Rick Marriner
Tuesday
Homework 1
B. Pre-Classical Thought
1. Confucius (551BC-479BC): The teachings of
Confucius are a guide to appropriate personal behavior and good
government. They stress the virtues of self-discipline and
generosity. He wrote and taught during an era of economic and
social tension when the gulf between the rich and poor was
enormous. His most notable works were the Analects, a series of
writings taken down by his disciples.
2. Mencius (372BC-289BC): A leading exponent of
Confucianism, Mencius lived during the period of the Warring
States, a time when a handful of competing states were fighting
against each other for the hegemony of China. Traveling from one
state to another as a roving political advisor, Mencius spent 40
years trying to persuade the contending kings to be righteous
rulers rather than to rely on military conquests.
3. Plato (427BC-347BC): A "follower" of
Socrates', Plato’s life was probably dedicated to teaching
and running his school, called the Academy. Here he taught young
men of Athens the vision of reality that sees the changing world
around us and the things within it as mere semblance’s of a
separate ideal world of independently existing, eternal, and
unchanging entities. By analyzing real things against the ideal
he taught "truth".
4. Aristotle (384BC-322BC): Both a student and
associate of Plato's Academy, Aristotle spent twenty years trying
to comprehend and teach the fundamental nature of objective
reality. He applied this method to the study of ethics, politics,
human action, and the productive and theoretical sciences. He was
outcast of Athens for the same "crime" (impiety) as
Socrates and died in exile.
5. St. Thomas Aquinas (1225-1274): Born in
Italy, he was educated at a Benedictine abbey and the University
of Naples (liberal arts). He joined the Dominican Order of friars
and traveled the country spreading the Gospel. In 1245, Aquinas
became a lecturer and professor at Paris and in subsequent years
he served under three popes. He was a champion of the, then
thought, lost works of Aristotle.
6. Francois Quesnay (1694-1774): A French
economist who is attributed to be the father of the Physiocratic
School of economics. He was a formally trained surgeon, but also
studied medicine, philosophy and mathematics. He wrote for the
intellectual movement of the age known as the
"Encyclopedia", but his chief work was, "The
Economic Table".
7. Short essay on the life and works of Carl Menger.
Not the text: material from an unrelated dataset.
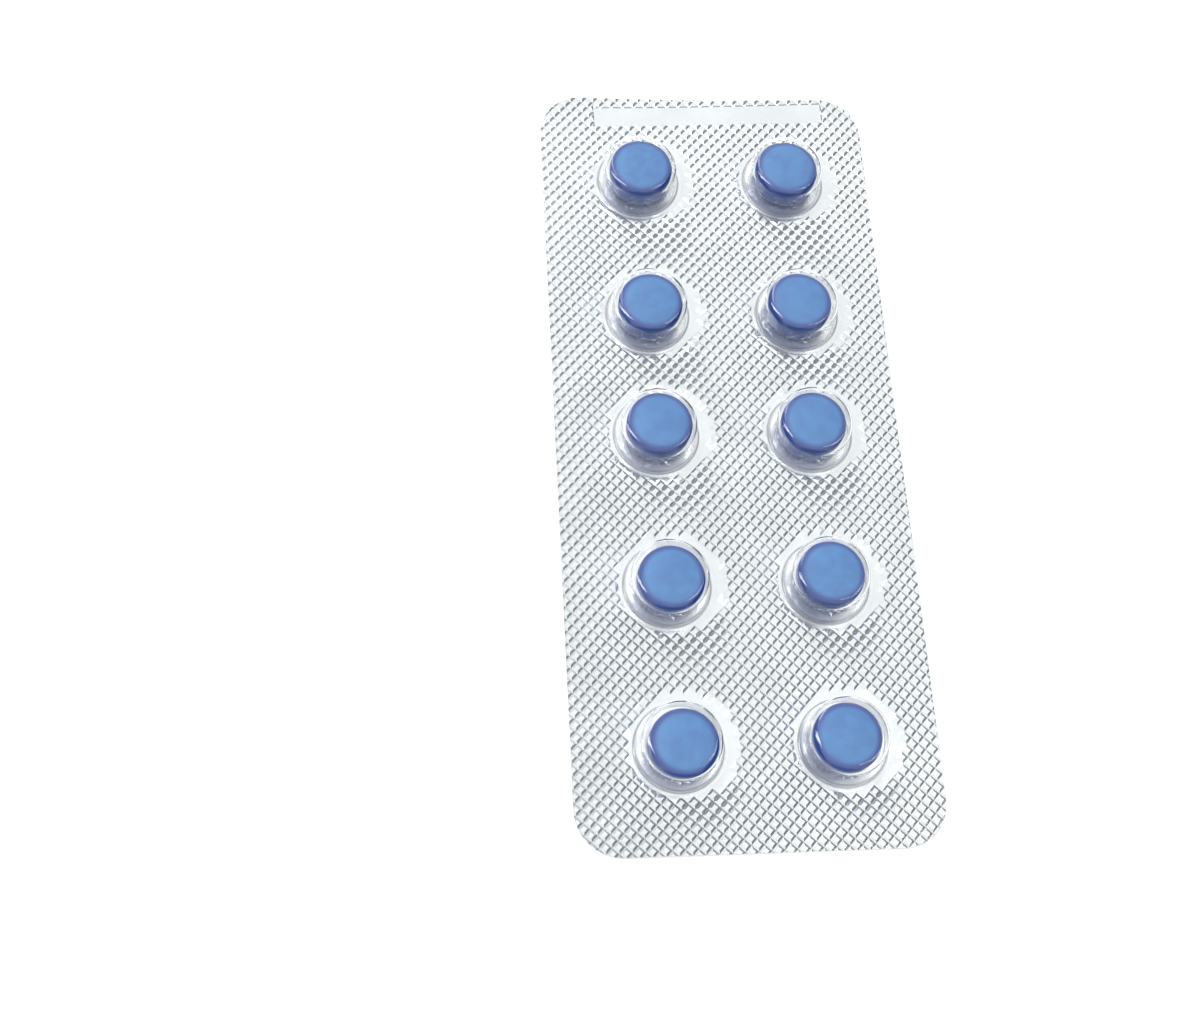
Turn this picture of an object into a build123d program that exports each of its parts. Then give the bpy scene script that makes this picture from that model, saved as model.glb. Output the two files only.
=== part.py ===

Born in Austro-Hungary he is best known for being the founder of
the school of marginal analysis. He was a full Professor at the
University of Vienna and held a Doctorate of Law from the
University of Cracow. In his works , he succeeded in explaining
the fundamentals of economics in a clear and concise manner
(bringing economics to the masses as it were). The work
Principles of Economics is about 330 pages, and makes very easy
reading because of its universal clarity. Unlike later Austrian
economists, Menger did not argue that economic value was
completely subjective. And further unlike prior economists, he
did not hold that value was intrinsic either. Instead, he arrived
at an objective concept of value, where value is the result of a
human evaluation of reality based on a standard of value. Menger
also gave us the concept of Marginal Utility that has made its
way into today's Economic text-books and classrooms.